Scan the data beneath this task and copy each line that includes "JSON".

Dataset extract
━━━━━━━━━━━━━━━━━━━━━━━━━━━━━━
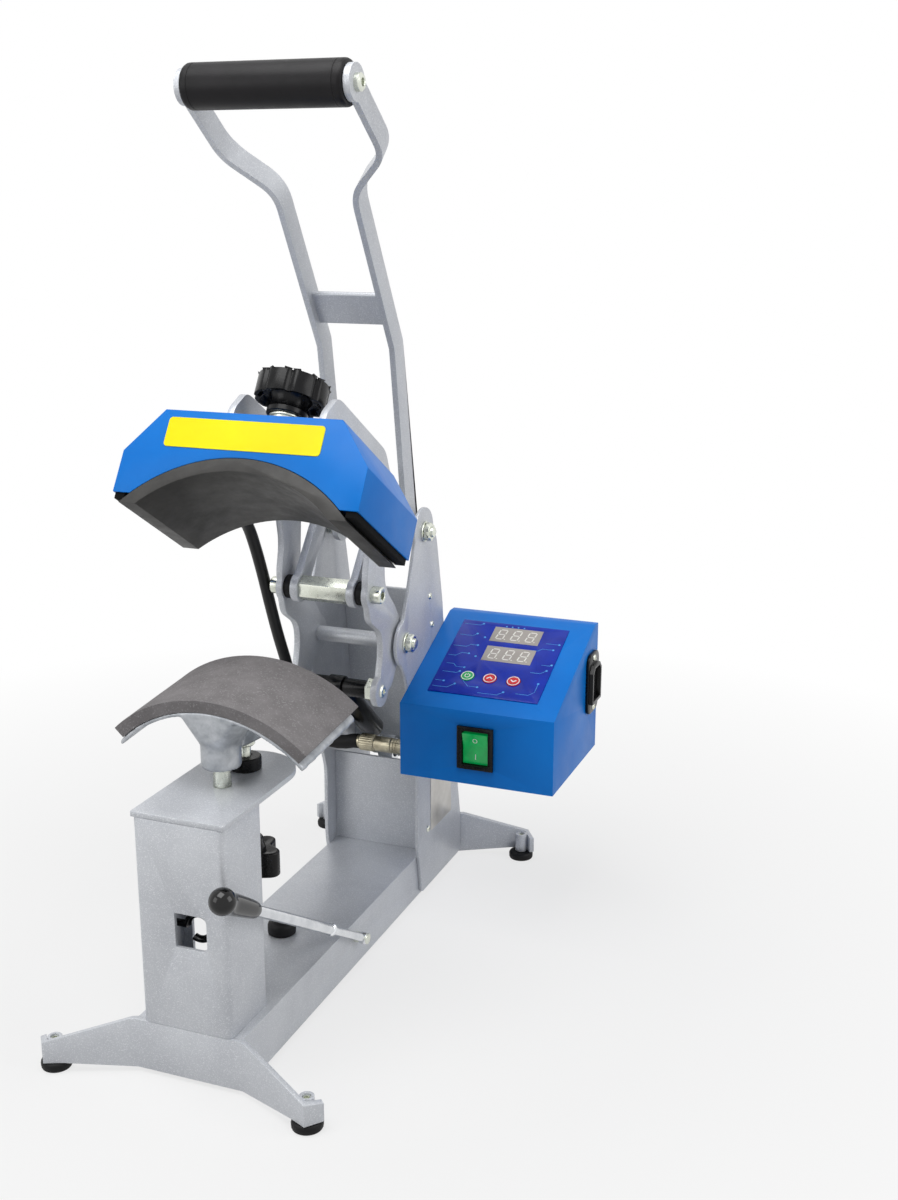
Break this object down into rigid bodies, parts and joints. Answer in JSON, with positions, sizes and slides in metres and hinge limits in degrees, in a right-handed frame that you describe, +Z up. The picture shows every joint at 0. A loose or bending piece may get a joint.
━━━━━━━━━━━━━━━━━━━━━━━━━━━━━━
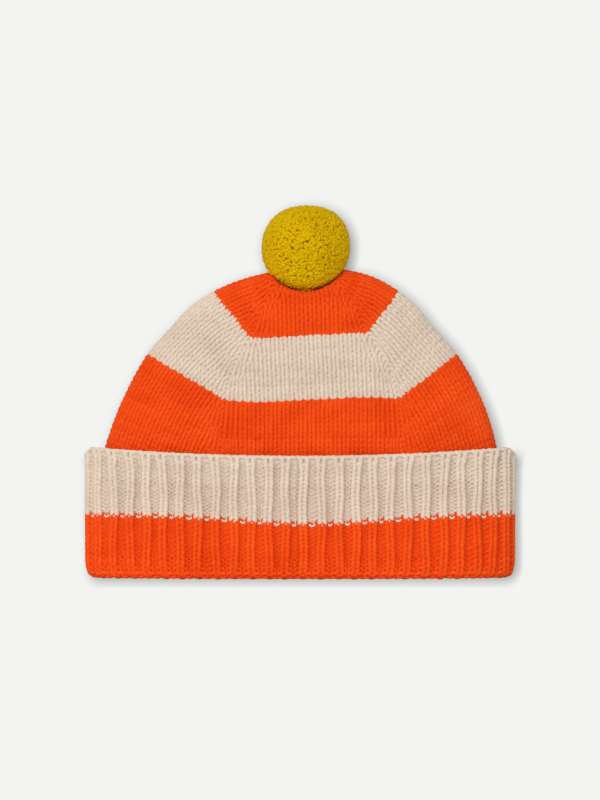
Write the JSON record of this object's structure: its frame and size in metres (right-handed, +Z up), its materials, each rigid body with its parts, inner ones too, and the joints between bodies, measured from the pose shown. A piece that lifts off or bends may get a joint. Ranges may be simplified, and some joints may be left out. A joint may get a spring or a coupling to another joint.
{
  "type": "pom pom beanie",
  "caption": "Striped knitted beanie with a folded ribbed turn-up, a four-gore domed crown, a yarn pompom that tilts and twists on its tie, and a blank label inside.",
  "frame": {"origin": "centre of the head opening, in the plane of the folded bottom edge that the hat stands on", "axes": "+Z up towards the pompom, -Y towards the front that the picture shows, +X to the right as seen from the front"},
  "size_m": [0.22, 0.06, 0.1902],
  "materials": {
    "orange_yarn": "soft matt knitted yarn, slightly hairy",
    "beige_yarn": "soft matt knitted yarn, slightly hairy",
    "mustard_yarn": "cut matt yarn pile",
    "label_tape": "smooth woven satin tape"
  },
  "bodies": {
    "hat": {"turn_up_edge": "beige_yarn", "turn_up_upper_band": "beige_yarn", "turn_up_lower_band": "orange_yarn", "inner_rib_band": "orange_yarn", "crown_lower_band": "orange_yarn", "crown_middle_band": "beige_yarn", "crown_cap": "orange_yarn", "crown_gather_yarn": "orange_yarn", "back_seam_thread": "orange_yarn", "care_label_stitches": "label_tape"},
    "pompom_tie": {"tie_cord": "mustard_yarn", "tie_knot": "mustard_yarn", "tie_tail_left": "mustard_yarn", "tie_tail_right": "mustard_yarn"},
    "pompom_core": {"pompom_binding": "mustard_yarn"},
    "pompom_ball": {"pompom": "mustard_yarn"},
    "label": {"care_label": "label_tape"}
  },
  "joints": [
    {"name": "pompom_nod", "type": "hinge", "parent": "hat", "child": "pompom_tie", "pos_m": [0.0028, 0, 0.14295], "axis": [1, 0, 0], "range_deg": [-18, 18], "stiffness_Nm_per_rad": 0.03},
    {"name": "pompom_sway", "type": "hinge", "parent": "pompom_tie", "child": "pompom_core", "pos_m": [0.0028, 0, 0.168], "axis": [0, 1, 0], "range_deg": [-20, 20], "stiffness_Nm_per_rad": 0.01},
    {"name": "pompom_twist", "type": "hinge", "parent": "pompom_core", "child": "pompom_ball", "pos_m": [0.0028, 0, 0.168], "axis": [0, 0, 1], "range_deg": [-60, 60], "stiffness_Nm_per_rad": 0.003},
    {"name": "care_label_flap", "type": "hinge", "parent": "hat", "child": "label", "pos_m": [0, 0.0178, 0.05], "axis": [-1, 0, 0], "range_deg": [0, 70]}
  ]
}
━━━━━━━━━━━━━━━━━━━━━━━━━━━━━━
In response
Break this object down into rigid bodies, parts and joints. Answer in JSON, with positions, sizes and slides in metres and hinge limits in degrees, in a right-handed frame that you describe, +Z up. The picture shows every joint at 0. A loose or bending piece may get a joint.
Write the JSON record of this object's structure: its frame and size in metres (right-handed, +Z up), its materials, each rigid body with its parts, inner ones too, and the joints between bodies, measured from the pose shown. A piece that lifts off or bends may get a joint. Ranges may be simplified, and some joints may be left out. A joint may get a spring or a coupling to another joint.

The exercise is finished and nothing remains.